Whether the random wavelet mechanism accounts for clinical atrial fibrillation in all its forms or whether some is generated and sustained from a unique site, as shown by Scherf, remains open for further investigation [73]. What is well accepted is that sustained atrial fibrillation requires that the depolarizing wave fronts must continuously encounter excitable tissue, a circumstance favored by the shortening of atrial refractoriness, the slowing of conduction, and increased atrial circumference [74]. In the historical development of the disease concept, an animal model of fibrillation was studied for 50 years before atrial fibrillation was associated with its clinical counterpart, arrhythmia perpetua, at the beginning of this century.
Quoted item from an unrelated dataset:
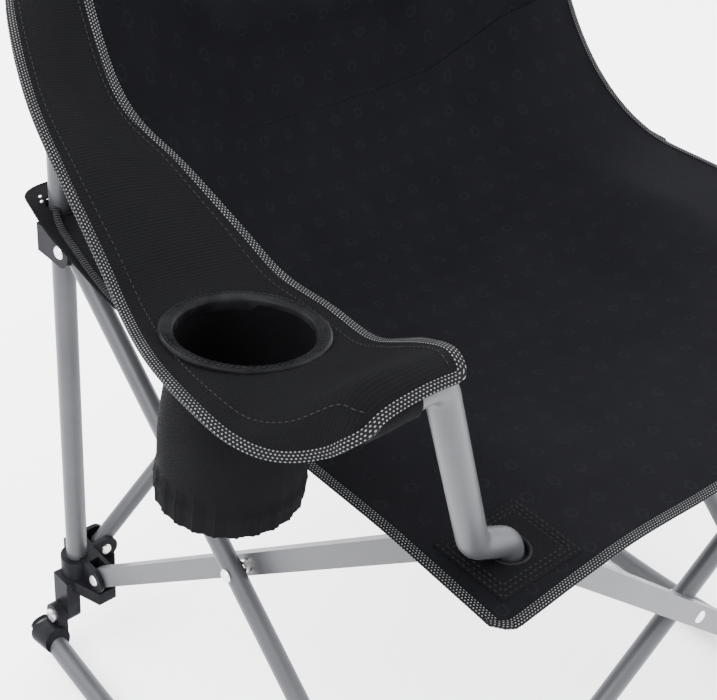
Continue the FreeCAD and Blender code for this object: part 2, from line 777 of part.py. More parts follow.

Atrial fibrillation was the only clinically recognized form until electrocardiography enabled ventricular fibrillation to be distinguished from it. Attempts to understand the basis of atrial fibrillation were polarized between the idea of an abnormal focus acting independently and that of a self-sustaining circus mechanism. Modern ideas about the origin and nature of atrial fibrillation are rooted in historical developments of the concepts and technology of cardiology. Inquiry into the nature of atrial fibrillation continues because of the tantalizing possibility that the disease, electrical in nature, might have an electrical cure.